Director: Phil Abraham
Writers: Marco Ramirez & Douglas Petrie
After the glory of the first episode, we are treated with the downside of Matt’s activities: besides the actual physical bruises, and the angry cross-examination by his best friend [always good when you are suffering], Matt finds he has lost his powerful hearing and gone deaf from the Punisher’s headshot. Thankfully, it is a temporary suffering only to be lifted so he can hear Karen when she comes by to share her terror and uncertainty – not only of the Punisher, but of Daredevil. Laying out some old-fashioned guilt-by-association for Daredevil, whom she does not realize she is talking to, natch.

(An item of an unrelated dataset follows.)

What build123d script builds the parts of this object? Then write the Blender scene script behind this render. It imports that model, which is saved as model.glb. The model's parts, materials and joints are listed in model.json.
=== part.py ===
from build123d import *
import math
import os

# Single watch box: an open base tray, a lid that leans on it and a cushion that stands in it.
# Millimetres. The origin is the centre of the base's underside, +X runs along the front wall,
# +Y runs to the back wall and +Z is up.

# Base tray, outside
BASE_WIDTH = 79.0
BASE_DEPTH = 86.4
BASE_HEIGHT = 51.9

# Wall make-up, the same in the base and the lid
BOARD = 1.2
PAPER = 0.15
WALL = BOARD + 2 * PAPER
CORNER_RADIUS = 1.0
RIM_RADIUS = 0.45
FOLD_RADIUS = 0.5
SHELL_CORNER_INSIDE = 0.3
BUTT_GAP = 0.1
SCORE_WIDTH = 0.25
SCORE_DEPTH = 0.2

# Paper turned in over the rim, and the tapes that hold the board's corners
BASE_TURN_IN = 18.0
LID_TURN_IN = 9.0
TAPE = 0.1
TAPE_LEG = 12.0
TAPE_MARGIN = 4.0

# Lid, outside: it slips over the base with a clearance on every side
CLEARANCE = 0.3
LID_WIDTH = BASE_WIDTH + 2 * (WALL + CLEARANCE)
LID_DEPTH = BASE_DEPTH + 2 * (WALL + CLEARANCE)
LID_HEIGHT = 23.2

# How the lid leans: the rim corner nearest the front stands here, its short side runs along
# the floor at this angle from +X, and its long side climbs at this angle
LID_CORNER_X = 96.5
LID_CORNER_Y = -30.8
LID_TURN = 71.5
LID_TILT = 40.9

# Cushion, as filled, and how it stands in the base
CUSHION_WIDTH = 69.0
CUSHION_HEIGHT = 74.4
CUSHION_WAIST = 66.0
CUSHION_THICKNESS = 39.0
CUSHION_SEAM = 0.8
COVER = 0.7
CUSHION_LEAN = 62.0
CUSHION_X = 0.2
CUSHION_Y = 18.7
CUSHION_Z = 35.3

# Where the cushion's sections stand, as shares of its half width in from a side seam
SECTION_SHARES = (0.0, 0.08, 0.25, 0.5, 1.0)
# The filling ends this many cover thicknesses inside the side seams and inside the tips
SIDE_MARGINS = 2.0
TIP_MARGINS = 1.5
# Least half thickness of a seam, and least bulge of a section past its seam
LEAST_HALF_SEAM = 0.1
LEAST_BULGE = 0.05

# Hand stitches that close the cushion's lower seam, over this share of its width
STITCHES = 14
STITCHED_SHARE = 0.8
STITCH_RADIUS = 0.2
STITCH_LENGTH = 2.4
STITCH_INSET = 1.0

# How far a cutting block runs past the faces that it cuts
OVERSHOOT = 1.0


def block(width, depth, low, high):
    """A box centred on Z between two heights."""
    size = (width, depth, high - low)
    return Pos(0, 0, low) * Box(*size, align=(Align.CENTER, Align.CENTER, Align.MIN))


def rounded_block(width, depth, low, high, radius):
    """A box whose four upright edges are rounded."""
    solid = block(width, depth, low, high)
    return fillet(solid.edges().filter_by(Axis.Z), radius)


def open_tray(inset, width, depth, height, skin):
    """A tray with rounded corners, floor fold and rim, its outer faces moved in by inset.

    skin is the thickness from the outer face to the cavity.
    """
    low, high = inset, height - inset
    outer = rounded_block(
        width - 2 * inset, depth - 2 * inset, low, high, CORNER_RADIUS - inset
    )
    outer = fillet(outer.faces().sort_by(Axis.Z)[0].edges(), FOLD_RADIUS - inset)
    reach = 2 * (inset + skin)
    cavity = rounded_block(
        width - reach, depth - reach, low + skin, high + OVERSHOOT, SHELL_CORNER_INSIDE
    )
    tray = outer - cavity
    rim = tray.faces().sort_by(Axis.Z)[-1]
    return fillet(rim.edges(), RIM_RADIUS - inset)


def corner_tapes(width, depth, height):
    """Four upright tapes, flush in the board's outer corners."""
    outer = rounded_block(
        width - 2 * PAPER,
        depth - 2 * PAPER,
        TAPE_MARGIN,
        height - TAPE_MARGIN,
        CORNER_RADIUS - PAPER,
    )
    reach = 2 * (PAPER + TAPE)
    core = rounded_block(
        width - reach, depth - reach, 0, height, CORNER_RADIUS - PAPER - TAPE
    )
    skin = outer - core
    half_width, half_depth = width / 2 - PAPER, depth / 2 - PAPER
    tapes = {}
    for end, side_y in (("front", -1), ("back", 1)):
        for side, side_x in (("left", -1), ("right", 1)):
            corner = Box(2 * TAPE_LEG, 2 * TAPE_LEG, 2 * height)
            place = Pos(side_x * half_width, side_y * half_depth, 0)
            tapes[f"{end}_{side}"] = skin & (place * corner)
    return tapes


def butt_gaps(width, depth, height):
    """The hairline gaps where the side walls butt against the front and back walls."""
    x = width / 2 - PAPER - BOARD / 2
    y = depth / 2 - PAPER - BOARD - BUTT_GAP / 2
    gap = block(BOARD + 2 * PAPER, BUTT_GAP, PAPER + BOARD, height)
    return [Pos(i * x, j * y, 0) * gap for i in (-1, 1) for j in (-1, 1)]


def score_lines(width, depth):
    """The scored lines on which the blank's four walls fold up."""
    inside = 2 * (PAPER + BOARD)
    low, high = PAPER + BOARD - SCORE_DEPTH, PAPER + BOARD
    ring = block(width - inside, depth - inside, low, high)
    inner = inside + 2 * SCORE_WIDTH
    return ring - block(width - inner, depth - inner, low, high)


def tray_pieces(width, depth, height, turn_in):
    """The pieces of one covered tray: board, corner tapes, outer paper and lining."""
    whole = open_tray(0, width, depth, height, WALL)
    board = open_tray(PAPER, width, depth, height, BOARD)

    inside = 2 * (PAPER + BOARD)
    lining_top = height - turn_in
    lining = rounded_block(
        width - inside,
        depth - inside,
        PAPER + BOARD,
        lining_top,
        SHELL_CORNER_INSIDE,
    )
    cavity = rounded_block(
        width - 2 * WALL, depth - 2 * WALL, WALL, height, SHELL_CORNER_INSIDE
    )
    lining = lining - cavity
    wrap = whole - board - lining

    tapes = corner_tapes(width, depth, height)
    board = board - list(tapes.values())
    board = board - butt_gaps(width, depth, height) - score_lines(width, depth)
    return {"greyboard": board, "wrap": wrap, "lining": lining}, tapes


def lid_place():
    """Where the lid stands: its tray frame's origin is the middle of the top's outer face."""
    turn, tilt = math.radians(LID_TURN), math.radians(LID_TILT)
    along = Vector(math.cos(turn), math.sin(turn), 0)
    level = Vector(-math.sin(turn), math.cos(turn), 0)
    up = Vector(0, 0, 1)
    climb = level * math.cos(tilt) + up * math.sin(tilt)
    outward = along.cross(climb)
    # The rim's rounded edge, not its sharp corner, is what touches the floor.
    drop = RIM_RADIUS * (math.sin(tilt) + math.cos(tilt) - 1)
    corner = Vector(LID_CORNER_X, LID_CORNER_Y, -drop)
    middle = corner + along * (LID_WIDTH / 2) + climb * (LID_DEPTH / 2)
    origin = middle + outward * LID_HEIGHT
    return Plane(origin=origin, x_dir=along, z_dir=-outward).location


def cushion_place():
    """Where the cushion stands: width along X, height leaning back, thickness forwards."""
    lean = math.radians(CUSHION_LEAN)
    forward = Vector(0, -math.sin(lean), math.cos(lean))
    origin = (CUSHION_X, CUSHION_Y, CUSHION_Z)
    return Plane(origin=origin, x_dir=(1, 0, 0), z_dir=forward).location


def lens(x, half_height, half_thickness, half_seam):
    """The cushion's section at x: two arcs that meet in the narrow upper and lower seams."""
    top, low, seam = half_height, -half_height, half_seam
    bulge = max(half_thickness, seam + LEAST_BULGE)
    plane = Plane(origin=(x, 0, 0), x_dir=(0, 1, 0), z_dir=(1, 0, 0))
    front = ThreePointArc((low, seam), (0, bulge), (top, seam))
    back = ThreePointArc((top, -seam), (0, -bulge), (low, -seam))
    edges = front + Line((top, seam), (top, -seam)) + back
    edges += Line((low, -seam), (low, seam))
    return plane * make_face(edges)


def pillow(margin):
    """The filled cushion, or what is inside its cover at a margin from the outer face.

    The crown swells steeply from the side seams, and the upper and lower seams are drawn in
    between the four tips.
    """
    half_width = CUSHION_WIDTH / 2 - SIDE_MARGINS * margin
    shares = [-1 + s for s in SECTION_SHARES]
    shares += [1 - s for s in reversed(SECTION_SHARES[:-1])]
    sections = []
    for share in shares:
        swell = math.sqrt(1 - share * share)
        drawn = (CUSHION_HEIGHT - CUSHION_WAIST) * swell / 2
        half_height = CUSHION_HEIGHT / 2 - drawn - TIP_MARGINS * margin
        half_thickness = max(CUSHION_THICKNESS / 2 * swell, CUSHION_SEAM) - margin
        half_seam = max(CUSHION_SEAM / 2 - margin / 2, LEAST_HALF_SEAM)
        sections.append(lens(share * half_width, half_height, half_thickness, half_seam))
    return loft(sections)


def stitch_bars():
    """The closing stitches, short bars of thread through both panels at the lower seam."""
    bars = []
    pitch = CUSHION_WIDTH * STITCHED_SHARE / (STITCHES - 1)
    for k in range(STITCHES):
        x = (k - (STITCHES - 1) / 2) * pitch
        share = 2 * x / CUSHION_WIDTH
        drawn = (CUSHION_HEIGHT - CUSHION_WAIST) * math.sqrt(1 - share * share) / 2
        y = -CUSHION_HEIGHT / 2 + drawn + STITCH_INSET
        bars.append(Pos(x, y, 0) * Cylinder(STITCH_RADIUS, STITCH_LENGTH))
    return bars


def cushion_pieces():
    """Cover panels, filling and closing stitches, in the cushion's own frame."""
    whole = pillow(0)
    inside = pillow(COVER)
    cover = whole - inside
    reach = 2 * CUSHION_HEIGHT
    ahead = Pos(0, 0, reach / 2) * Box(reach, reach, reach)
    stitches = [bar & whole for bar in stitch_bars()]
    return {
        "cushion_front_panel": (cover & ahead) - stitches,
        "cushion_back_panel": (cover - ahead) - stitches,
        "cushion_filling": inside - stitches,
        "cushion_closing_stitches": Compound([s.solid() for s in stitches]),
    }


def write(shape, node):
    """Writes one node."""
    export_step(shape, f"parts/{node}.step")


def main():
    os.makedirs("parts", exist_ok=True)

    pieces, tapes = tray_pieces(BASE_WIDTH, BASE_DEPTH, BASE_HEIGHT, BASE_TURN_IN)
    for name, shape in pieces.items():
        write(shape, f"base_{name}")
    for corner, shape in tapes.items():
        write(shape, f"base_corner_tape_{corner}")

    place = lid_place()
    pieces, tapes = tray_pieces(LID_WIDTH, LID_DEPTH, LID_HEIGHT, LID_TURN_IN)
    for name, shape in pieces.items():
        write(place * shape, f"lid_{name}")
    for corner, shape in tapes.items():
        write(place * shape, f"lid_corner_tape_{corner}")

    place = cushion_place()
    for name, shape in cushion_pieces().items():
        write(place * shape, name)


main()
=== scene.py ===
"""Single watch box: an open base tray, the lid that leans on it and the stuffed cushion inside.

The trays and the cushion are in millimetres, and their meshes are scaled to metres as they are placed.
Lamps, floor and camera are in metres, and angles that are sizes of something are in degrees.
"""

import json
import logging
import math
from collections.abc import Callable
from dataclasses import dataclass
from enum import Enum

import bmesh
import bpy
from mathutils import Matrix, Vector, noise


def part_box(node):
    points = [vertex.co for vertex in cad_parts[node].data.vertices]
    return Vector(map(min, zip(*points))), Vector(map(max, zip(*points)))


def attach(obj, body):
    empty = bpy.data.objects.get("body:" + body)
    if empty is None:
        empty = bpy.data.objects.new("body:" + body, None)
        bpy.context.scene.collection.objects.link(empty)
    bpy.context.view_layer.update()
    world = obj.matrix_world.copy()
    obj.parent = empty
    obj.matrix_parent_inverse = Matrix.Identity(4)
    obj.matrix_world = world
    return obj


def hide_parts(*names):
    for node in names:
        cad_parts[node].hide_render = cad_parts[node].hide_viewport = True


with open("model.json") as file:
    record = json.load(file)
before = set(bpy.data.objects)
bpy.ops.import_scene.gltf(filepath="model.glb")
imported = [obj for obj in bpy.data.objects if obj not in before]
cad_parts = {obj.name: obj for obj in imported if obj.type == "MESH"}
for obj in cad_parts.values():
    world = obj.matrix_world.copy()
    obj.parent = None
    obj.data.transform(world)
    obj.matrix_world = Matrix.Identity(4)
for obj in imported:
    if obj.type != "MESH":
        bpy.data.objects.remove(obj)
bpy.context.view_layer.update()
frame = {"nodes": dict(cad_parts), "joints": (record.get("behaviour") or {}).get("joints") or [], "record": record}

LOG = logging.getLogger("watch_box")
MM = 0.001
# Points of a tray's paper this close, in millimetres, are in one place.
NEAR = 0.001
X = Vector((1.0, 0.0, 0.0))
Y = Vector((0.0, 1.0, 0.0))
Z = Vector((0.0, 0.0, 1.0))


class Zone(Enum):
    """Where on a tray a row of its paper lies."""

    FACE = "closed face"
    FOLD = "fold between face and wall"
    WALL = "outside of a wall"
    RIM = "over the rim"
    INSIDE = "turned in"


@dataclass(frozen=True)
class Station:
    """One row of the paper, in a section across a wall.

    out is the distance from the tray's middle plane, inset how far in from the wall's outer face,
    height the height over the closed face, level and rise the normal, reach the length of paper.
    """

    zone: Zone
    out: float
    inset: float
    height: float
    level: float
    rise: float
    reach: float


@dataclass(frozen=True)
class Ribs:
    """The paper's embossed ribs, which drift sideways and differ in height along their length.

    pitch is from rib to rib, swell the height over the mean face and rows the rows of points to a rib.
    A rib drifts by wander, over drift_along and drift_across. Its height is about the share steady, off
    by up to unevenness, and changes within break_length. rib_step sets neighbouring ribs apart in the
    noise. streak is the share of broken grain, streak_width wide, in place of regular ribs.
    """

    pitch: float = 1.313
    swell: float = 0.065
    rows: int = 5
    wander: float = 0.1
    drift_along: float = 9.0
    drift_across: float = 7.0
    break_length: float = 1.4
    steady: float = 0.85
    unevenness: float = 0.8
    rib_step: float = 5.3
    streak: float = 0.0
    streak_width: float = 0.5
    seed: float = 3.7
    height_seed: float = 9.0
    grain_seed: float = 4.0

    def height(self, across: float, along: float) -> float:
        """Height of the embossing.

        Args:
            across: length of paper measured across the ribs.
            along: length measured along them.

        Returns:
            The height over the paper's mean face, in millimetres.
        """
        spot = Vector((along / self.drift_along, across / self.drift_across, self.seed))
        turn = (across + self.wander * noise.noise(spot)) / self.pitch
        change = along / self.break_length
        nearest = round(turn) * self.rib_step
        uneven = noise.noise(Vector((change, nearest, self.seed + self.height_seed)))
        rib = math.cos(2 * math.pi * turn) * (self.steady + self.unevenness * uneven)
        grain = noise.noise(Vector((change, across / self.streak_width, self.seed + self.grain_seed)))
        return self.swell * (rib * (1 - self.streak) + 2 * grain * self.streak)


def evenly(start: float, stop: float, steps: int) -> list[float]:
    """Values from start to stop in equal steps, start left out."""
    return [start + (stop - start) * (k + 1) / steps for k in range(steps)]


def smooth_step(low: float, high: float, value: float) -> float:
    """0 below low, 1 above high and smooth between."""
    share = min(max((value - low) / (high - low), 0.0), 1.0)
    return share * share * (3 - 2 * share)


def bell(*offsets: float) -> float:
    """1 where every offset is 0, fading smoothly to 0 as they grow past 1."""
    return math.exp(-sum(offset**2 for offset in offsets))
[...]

One of the joys that rescue this episode is Franklin Nelson’s taking on District Attorney Reyes, using his knowledge of law and of Federal agencies to stop her in her tracks. Actress Michele Hurd is well-cast in the role, contrasting sharply the kind-faced, boyish cuteness of “Foggy” Nelson who refuses to be intimidated. The way he turns the tables with Karen politely laughing into her hand as he calls the Feds raises this episode up a half-donut.
Then there are the obligatory scenes of Castle taking out the scum – the low-life pawn shop scum who didn’t know when to shut up and the chop shop scum, who cares more about cleaning out a bloody rig than the body taken from it. We see that Frank Castle does have a code of ethics; they are battlefield hard. These glimpses of Jon Bernthal as the Punisher are just enough to establish his ruthless dedication. When Sgt. Brett Mahoney says he’s a vigilante but “not in a Daredevil way. In a Death Wish way.” he’s reaching back to the 70’s for clarification, and we old school boys love it.

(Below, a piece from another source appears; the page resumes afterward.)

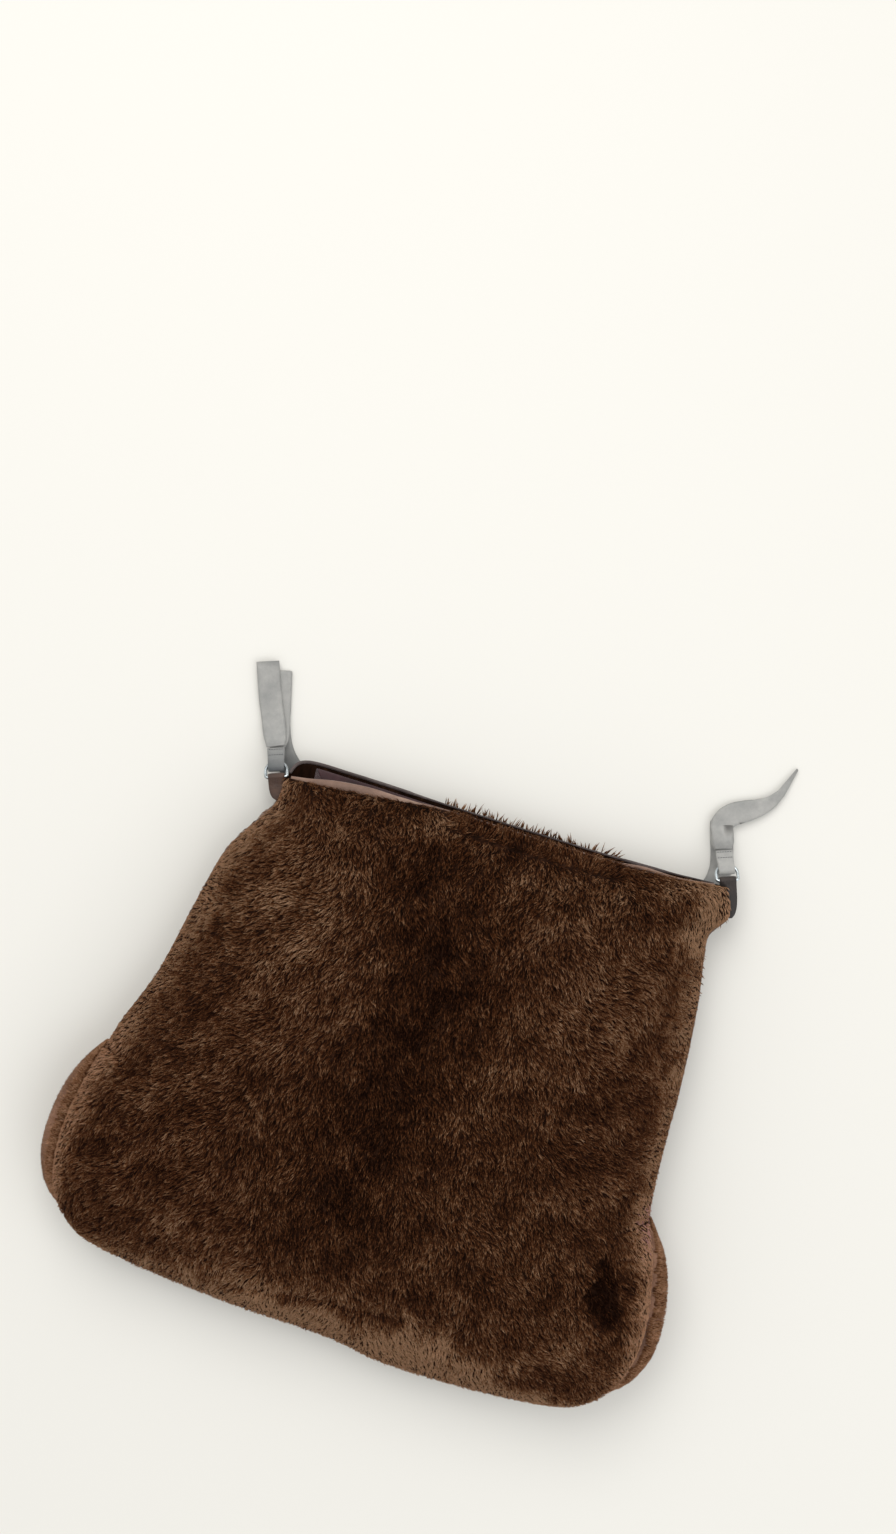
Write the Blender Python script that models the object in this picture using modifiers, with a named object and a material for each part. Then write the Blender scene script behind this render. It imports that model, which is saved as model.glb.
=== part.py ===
"""Hand warmer muff: a fur bag with a hand tunnel across its lower half and a lined pocket above it.

The muff lies on its back. +X runs along its width, +Y towards the pocket's mouth, +Z up through the
front fur. The origin is the middle of the muff's footprint, on the surface it lies on. Metres.
"""

import math

import bmesh
import bpy
from mathutils import Matrix, Vector

# ---------------------------------------------------------------- driving dimensions

# Outline of the pelts, seen from the front, as a few points on each edge, bottom to top, left to right.
CENTRE = Vector((0.0006, 0.0144))
LEFT_EDGE = (
    (-0.170, -0.131), (-0.179, -0.112), (-0.182, -0.085), (-0.178, -0.050), (-0.170, -0.018), (-0.157, 0.020),
    (-0.1495, 0.060), (-0.141, 0.100), (-0.129, 0.122), (-0.121, 0.137), (-0.120, 0.153),
)
RIGHT_EDGE = (
    (0.170, -0.142), (0.180, -0.122), (0.183, -0.095), (0.177, -0.060), (0.167, -0.028), (0.1635, 0.010),
    (0.162, 0.050), (0.158, 0.095), (0.153, 0.125), (0.152, 0.140), (0.160, 0.154), (0.154, 0.170),
)
BOTTOM_EDGE = (
    (-0.170, -0.131), (-0.150, -0.1455), (-0.117, -0.152), (-0.057, -0.157), (0.003, -0.1585),
    (0.043, -0.1635), (0.103, -0.1625), (0.143, -0.158), (0.160, -0.151), (0.170, -0.142),
)
FRONT_TOP_EDGE = (
    (-0.120, 0.153), (-0.087, 0.156), (-0.050, 0.160), (-0.020, 0.163), (0.050, 0.163), (0.110, 0.1645),
    (0.154, 0.170),
)
BACK_TOP_EDGE = (
    (-0.120, 0.153), (-0.112, 0.165), (-0.080, 0.1665), (-0.020, 0.166), (0.050, 0.166), (0.110, 0.167),
    (0.154, 0.170),
)

SEAM_HEIGHT = 0.030  # height of the side seams beside the hand tunnel
MOUTH_HEIGHT = 0.020  # height of the seams at the two top corners
FRONT_DOME = 0.037  # how far the front fur swells above its edges
BACK_DOME = 0.034  # the back swells as far, and is flat where it meets the surface
PELT = 0.0025  # hide with its short backing, without the pile
SEAM_HALF = 0.0034  # from the middle of a seam to the outside of one pelt
LAYER_GAP = 0.0007  # between one layer and the next

OPENING_TOP = 0.36  # where the hand openings end, as a fraction of the side edges
OPENING_HALF = 0.0155  # half the height of a hand opening, outside the pelts
CUFF_REACH = 0.0105  # how far the rolled cuff stands out of the pelts' edges
CUFF_THICK = 0.0022
LINING = 0.0008

MOUTH_CLOSED_HALF = 0.0056  # from the middle of the mouth to the outside of a lip, at the press stud
MOUTH_GAPES = ((0.20, 0.13, 0.0045), (0.86, 0.08, 0.0016))  # where along the mouth, how wide, how much more
POCKET_FLOOR = 0.44  # where the pocket ends, as a fraction of the height
BINDING_RADIUS = 0.0014

WADDING_INSET = (0.075, 0.925, 0.085, 0.850)  # lowest and highest fraction of the width, then of the height
WADDING_LEAST = 0.002

STUD_RADIUS, STUD_THICK = 0.0055, 0.0009
STUD_AT = (0.50, 0.955)  # along the mouth, and up the height

TAB_WIDTH, TAB_THICK, TAB_TAIL = 0.0100, 0.0012, 0.026
RING_WIRE = 0.0010  # radius of the ring's wire
RING_HALF, RING_SIDE = 0.0065, 0.0040  # half the straight bar, and the straight part of each side
RUNNING_GAP = 0.0003
RING_DROOP = math.radians(30)

STRAP_WIDTH, STRAP_THICK = 0.014, 0.0010
STRAP_END_WIDTH, STRAP_END_LENGTH = 0.0105, 0.0200  # the loop sewn round a ring, from the hinge axis
STRAP_SLOT = 0.0042  # how far the loop stays open behind the bow

# Each corner: where the ring's bar is, and how far the strap's way out is turned from +Y.
CORNERS = {
    "left": {"bar": (-0.1255, 0.1515, MOUTH_HEIGHT), "turn": math.radians(21)},
    "right": {"bar": (0.1535, 0.1740, MOUTH_HEIGHT), "turn": math.radians(21)},
}

# Middle lines of the strap: x, y, z, the roll of its flat in degrees, its width as a share of STRAP_WIDTH.
# A tail is the end that lies free beyond the sewn loop. A run turns back under it, to the hank.
TAILS = {
    "left": (
        (-0.1323, 0.1690, 0.0106, 0, 0.80), (-0.1354, 0.1760, 0.0070, 0, 1), (-0.1396, 0.1850, 0.0042, 0, 1),
        (-0.1448, 0.1960, 0.0036, 0, 1), (-0.1496, 0.2080, 0.0036, 0, 1), (-0.1530, 0.2170, 0.0042, 0, 1),
    ),
    "right": (
        (0.1467, 0.1915, 0.0106, 0, 0.80), (0.1440, 0.1975, 0.0068, 0, 1), (0.1420, 0.2045, 0.0048, 0, 1),
        (0.1442, 0.2105, 0.0044, 4, 1), (0.1490, 0.2148, 0.0042, 8, 1), (0.1545, 0.2180, 0.0040, 8, 0.94),
        (0.1610, 0.2222, 0.0038, 4, 0.76), (0.1672, 0.2280, 0.0036, 0, 0.54),
        (0.1722, 0.2371, 0.0036, 0, 0.30), (0.1748, 0.2450, 0.0030, 0, 0.18),
        (0.1764, 0.2515, 0.0020, 0, 0.10),
    ),
}
RUNS = {
    "left": (
        (-0.1320, 0.1688, 0.0084, 0, 0.80), (-0.1334, 0.1750, 0.0056, 0, 1), (-0.1360, 0.1850, 0.0026, 0, 1),
        (-0.1390, 0.1960, 0.0022, 0, 1), (-0.1420, 0.2070, 0.0023, 0, 1), (-0.1434, 0.2120, 0.0024, 0, 1),
        (-0.1438, 0.2133, 0.0020, 0, 1), (-0.1439, 0.2138, 0.0014, 0, 1), (-0.1437, 0.2130, 0.0008, 0, 1),
        (-0.1433, 0.2115, 0.0006, 0, 1), (-0.1412, 0.2040, 0.0006, 0, 1), (-0.1382, 0.1930, 0.0006, 0, 1),
        (-0.1345, 0.1800, 0.0006, 0, 1), (-0.1280, 0.1670, 0.0006, 0, 1), (-0.1180, 0.1575, 0.0010, 0, 1),
        (-0.1040, 0.1510, 0.0022, 0, 1), (-0.0860, 0.1490, 0.0036, 0, 1),
    ),
    "right": (
        (0.1470, 0.1912, 0.0084, 0, 0.80), (0.1452, 0.1960, 0.0056, 0, 1), (0.1434, 0.2015, 0.0028, 0, 1),
        (0.1422, 0.2053, 0.0024, 0, 1), (0.1418, 0.2066, 0.0020, 0, 1), (0.1417, 0.2071, 0.0014, 0, 1),
        (0.1419, 0.2064, 0.0008, 0, 1), (0.1423, 0.2050, 0.0006, 0, 1), (0.1443, 0.1985, 0.0006, 0, 1),
        (0.1478, 0.1885, 0.0006, 0, 1), (0.1500, 0.1780, 0.0006, 0, 1), (0.1485, 0.1670, 0.0006, 0, 1),
        (0.1415, 0.1578, 0.0006, 0, 1), (0.1270, 0.1520, 0.0010, 0, 1), (0.1070, 0.1500, 0.0022, 0, 1),
        (0.0860, 0.1490, 0.0036, 0, 1),
    ),
}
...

Now there are some sloppy points: the wire for Grotto is not only obvious – his complaint is justified – but suicidal. Furthermore, how he mistook the silhouette of an officer in tactical gear and leg pouches for his contact simply defies description.
Still, the reveal of the Punisher standing on a water tower, patiently waiting for his target to make a run for it is golden. His rooftop fight with Daredevil as S.W.A.T. team bullets create a rain shower from a punctured water tower is the stuff superhero film noir is made of. Daredevil’s capture by the Punisher due to the return of his momentary deafness does not come off as too pat or cheap; he’s just had his head clocked a few times and fell 20 feet through a window with his opponent. As Foggy races to see what has become of Matt, he spots his special billy club, but has to ignore it lest he draw suspicion to himself.
Foggy’s last worried look through the skylight to the smear of blood reminds us that his greatest fears are being realized in the worst possible way: he’s helpless to stop his friend or even save his client. He is powerless to do more than watch the drama being played out, between Grotto and Reyes, between the Punisher and the Devil of Hell’s Kitchen.
Of course you watched the next episode immediately, didn’t you?
Rating [Out of 4 Donuts/ Flavor for Enjoyment]: 2.5 Glazed Classics. Tasty and Well-Received with a few flakes.